In the days following Kirk’s death, prominent voices on the Maga right demanded consequences – professional, legal, even regulatory – for those whose speech about him they found offensive. Suddenly, just like the left, for the new ‘cancel conservatives’ speech was something to be policed and punished.

Yet when that same movement has been pressed to articulate its own internal standards against antisemitism, many of those voices have retreated into free-speech absolutism.

This oscillation – between calls for punishment for merely offensive speech and then refusals to judge speech or silence that is morally indefensible – is not principled. It is the reflex of a movement without a coherent moral or governing framework through which to decide what it will tolerate and what it will not.


That incoherence was laid bare at Turning Point USA’s recent AmericaFest gathering. Ben Shapiro denounced what he called antisemitic ‘charlatans’. Vivek Ramaswamy rejected the language of ‘heritage Americans’ as indistinguishable from the identity politics conservatives claim to oppose. Both were making the same point: a movement that refuses to discriminate between what it will tolerate and what it will not is in serious trouble.

Vice President JD Vance, the presumed heir to the Maga mantle, chose a different response. He declined to draw lines, insisting instead that anyone who ‘loves America’ belongs within the tent. It is an appealing sentiment. But love of country is not a governing principle, nor an answer to a serious moral question that requires leadership.

That refusal to judge has now produced an open fracture. Senior conservative figures who once shared platforms are openly at odds. Shapiro and Ramaswamy have warned that antisemitic rhetoric and racialised identity politics are dragging the movement toward moral and intellectual disrepute. Others – including Tucker Carlson and Megyn Kelly – appear to believe that refusing to exclude anyone is the price of maintaining a winning coalition. The departure of key figures from the Heritage Foundation following its president Kevin Roberts’ refusal to take a stand makes clear that this dispute is not confined to media personalities. It has reached the movement’s institutional core.

The reason antisemitism matters so much in this context is not sentimental and not merely historical. Movements that minimise it, excuse it, or defer judgment in the name of unity have repeatedly found that their internal discipline collapses soon after. History is unsparing on this point.

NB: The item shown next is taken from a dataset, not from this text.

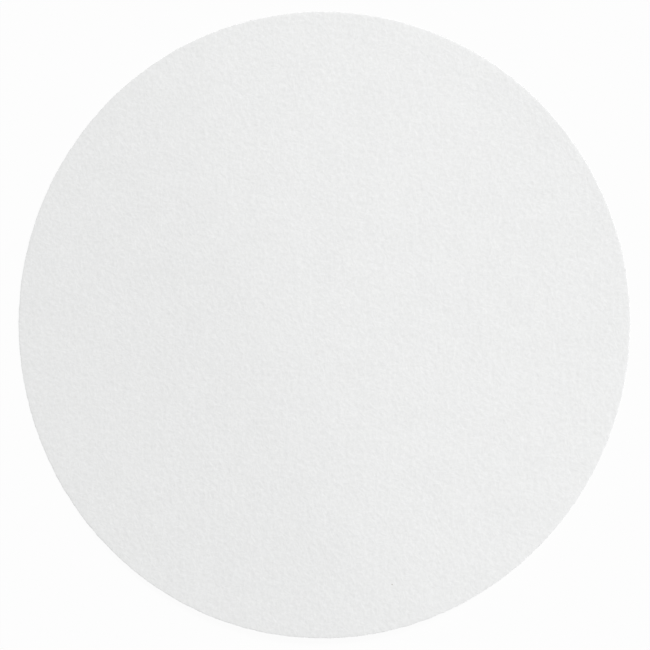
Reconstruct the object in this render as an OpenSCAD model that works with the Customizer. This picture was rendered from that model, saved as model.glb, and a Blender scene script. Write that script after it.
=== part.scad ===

That is why Jewish conservatives have been among the first to sound the alarm. But it would be a mistake to treat this as only a Jewish concern. Trump-supporting free-market economists, national security conservatives, legal institutionalists, and others have also begun to peel away.

This is not the first time American conservatism has faced this choice. In the 1960s, William F. Buckley Jr, editor of the National Review and the father of modern conservatism in the US, confronted a similar dilemma when conspiracy thinking and antisemitism took root on the right. Buckley understood that free speech did not require moral neutrality, and that open debate did not mean unlimited amplification. He effectively expelled the John Birch Society from the conservative mainstream, not because he opposed free expression, but because he recognised that movements unwilling to police their own boundaries are eventually consumed by their own excesses.

Heritage was born of that same intellectual ecosystem. Its current implosion reflects not an excess of judgment, but its absence.

What makes this moment particularly dangerous is that Maga is no longer a protest movement. It is in power. Governing requires prioritisation, compromise and trade-offs. It requires the willingness to disappoint some supporters in order to preserve authority. What can be deferred in opposition becomes unavoidable in office.

Australians should not imagine themselves immune. In the aftermath of the Bondi massacre, many Australians who had looked away have been forced to confront the re-emergence of antisemitism closer to home. The Prime Minister’s response – to relativise, to defer, to avoid difficult judgments – is an abdication. It is also dangerous. Antisemitism left unchallenged does not remain contained.

For now, in Australia, this failure lies more with the mainstream left than the mainstream right. But the lesson is broader.

Antisemitism is the canary in the coal mine. Movements that cannot confront it are not merely morally compromised; they are structurally unfit to govern. And that is the warning sign now flashing for the so-called National Conservatives or ‘new right’ – including those who speak confidently about moral renewal but shrink from the leadership required to bring it about when it matters.